■ **EXERCISE BRIEF**
Below this line is the material. Write out only its lines from the one containing "0.80, 0.77), 0.2)" through the one containing "obj.parent = empty", both kept, exactly.

■ **PROVIDED MATERIAL**
----

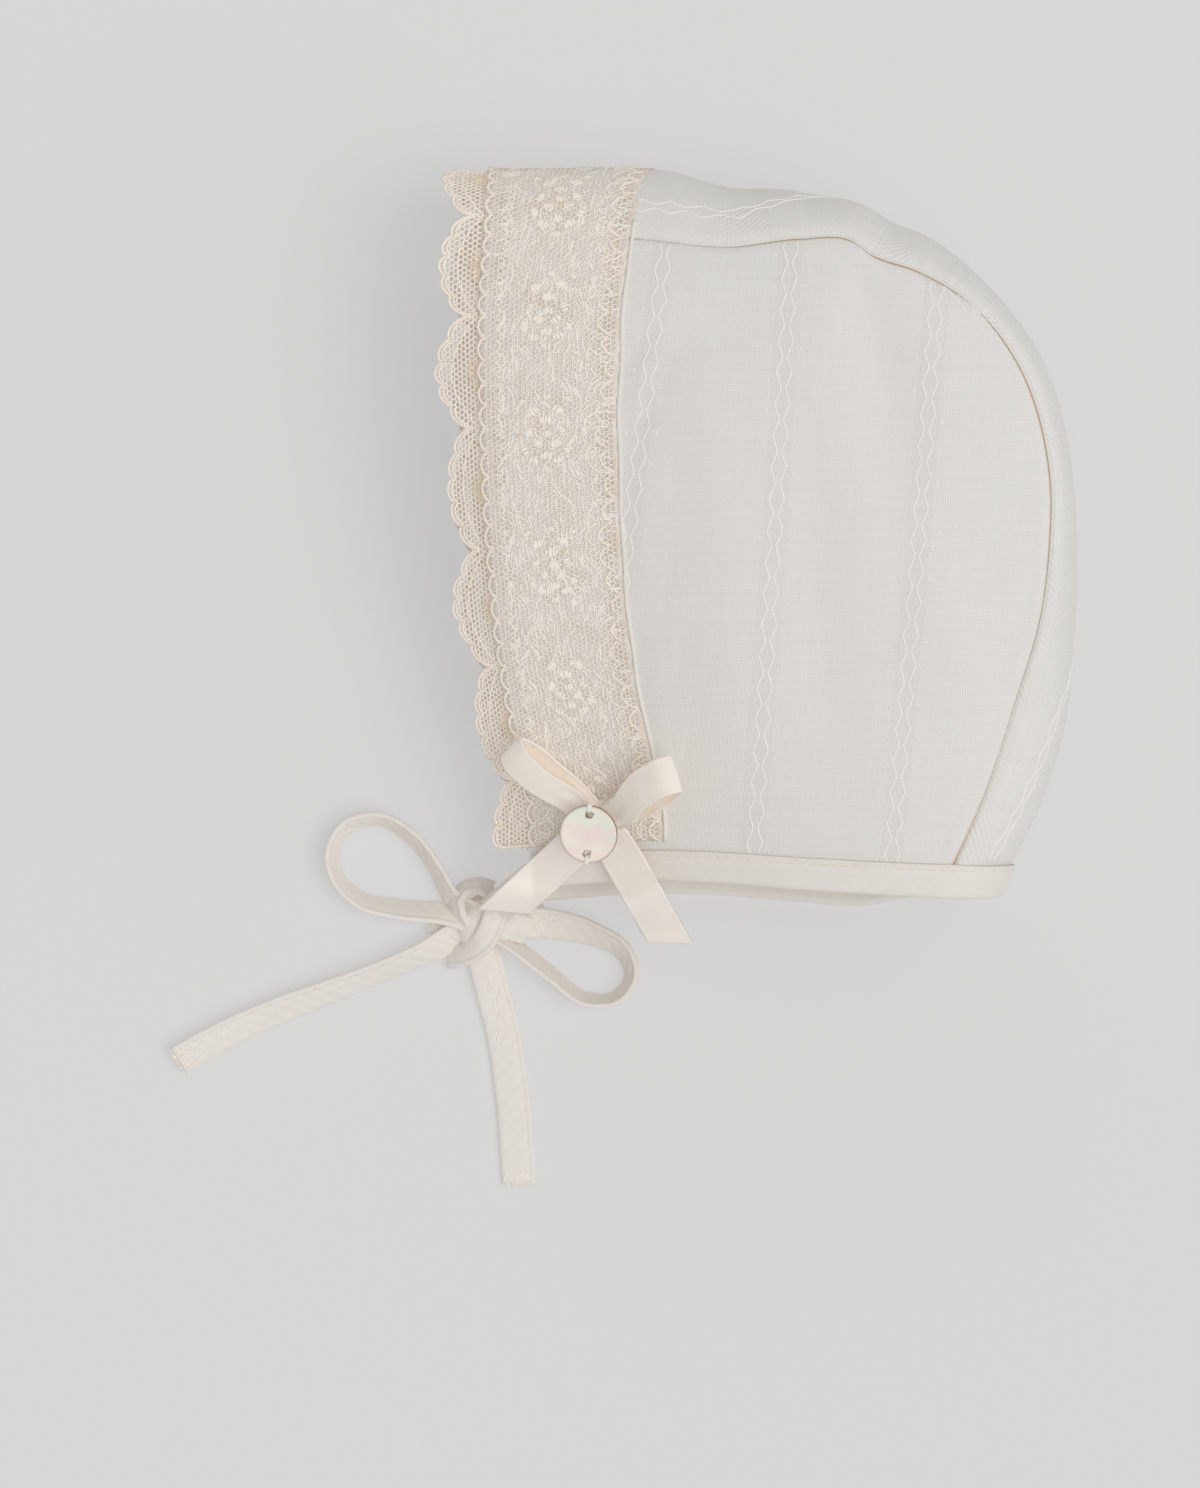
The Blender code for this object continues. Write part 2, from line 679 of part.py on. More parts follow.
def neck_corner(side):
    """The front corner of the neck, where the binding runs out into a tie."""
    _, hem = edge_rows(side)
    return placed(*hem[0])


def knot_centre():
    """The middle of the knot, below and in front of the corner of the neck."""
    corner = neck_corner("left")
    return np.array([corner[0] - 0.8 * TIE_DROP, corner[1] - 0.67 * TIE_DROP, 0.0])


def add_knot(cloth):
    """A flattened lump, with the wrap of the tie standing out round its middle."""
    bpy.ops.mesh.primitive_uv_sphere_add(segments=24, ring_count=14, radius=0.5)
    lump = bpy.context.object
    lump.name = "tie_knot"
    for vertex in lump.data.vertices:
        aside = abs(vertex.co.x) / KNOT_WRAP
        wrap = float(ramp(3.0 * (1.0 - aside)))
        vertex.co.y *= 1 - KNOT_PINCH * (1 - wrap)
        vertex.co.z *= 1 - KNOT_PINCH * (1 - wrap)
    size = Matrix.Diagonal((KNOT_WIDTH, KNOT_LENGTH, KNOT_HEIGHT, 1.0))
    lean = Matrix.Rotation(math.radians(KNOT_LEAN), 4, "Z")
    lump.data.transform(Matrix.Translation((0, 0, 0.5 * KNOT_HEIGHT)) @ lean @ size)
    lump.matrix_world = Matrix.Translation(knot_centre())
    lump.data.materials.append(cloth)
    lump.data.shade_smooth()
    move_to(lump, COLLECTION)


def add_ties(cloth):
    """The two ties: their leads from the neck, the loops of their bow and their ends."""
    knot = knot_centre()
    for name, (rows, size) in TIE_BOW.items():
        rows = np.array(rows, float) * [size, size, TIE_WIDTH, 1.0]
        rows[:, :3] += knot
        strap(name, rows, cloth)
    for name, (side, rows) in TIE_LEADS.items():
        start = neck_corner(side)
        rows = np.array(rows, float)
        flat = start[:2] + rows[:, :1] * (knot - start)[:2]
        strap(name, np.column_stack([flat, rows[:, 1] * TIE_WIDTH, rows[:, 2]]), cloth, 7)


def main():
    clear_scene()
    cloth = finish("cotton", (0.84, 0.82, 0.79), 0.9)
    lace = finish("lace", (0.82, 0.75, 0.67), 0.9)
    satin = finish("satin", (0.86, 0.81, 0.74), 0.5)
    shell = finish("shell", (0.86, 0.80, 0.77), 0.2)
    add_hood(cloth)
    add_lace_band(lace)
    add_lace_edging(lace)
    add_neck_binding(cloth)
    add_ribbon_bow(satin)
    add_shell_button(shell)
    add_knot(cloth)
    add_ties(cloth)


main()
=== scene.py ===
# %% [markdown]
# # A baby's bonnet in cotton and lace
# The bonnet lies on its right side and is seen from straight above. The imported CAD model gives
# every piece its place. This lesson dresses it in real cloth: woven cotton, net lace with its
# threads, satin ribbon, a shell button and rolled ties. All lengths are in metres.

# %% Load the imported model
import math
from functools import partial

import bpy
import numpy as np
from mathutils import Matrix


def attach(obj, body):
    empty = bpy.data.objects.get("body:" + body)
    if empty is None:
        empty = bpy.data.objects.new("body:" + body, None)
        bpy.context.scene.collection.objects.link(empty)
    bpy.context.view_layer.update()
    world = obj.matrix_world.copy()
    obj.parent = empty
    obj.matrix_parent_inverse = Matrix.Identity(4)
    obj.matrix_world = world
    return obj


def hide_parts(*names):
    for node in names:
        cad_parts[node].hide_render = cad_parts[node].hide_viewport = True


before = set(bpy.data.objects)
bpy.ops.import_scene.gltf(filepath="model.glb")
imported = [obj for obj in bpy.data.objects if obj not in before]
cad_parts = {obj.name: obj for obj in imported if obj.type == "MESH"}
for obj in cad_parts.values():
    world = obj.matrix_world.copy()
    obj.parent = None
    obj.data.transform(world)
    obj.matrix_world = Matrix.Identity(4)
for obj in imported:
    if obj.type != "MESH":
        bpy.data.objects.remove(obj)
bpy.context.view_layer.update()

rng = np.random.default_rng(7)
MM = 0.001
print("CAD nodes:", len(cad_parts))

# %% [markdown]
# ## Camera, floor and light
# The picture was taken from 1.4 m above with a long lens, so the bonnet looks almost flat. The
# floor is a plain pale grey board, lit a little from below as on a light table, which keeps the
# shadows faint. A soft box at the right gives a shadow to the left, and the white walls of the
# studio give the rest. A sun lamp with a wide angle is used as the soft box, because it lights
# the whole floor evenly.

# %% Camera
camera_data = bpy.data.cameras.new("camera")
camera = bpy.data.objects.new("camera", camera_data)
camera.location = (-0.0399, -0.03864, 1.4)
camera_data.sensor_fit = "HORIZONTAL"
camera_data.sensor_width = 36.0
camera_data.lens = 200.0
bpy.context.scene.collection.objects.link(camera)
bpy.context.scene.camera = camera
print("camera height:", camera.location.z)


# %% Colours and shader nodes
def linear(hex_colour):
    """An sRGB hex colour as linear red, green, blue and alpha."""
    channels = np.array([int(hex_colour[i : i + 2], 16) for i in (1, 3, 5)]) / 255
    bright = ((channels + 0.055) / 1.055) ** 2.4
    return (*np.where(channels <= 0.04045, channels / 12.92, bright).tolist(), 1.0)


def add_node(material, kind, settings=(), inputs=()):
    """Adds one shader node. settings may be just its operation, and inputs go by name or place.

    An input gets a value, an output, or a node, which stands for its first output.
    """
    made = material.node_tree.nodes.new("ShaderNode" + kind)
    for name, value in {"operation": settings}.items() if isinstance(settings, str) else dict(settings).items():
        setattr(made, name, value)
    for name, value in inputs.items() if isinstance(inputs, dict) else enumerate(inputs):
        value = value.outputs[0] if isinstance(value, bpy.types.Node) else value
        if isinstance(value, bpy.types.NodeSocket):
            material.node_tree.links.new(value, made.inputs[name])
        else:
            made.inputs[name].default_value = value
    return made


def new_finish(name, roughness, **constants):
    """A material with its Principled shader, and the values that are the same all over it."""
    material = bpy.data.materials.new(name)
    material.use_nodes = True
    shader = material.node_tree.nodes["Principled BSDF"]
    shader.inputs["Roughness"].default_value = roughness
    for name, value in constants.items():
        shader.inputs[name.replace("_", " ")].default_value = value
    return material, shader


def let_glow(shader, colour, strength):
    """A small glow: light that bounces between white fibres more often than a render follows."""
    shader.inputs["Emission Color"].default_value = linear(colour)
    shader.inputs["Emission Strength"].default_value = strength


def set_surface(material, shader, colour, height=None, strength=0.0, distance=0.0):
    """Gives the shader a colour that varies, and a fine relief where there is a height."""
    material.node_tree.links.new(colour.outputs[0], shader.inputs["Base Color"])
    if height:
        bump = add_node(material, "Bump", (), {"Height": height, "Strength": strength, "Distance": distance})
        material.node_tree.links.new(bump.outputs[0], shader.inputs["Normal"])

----

■ **COMPLETED TASK**
    shell = finish("shell", (0.86, 0.80, 0.77), 0.2)
    add_hood(cloth)
    add_lace_band(lace)
    add_lace_edging(lace)
    add_neck_binding(cloth)
    add_ribbon_bow(satin)
    add_shell_button(shell)
    add_knot(cloth)
    add_ties(cloth)


main()
=== scene.py ===
# %% [markdown]
# # A baby's bonnet in cotton and lace
# The bonnet lies on its right side and is seen from straight above. The imported CAD model gives
# every piece its place. This lesson dresses it in real cloth: woven cotton, net lace with its
# threads, satin ribbon, a shell button and rolled ties. All lengths are in metres.

# %% Load the imported model
import math
from functools import partial

import bpy
import numpy as np
from mathutils import Matrix


def attach(obj, body):
    empty = bpy.data.objects.get("body:" + body)
    if empty is None:
        empty = bpy.data.objects.new("body:" + body, None)
        bpy.context.scene.collection.objects.link(empty)
    bpy.context.view_layer.update()
    world = obj.matrix_world.copy()
    obj.parent = empty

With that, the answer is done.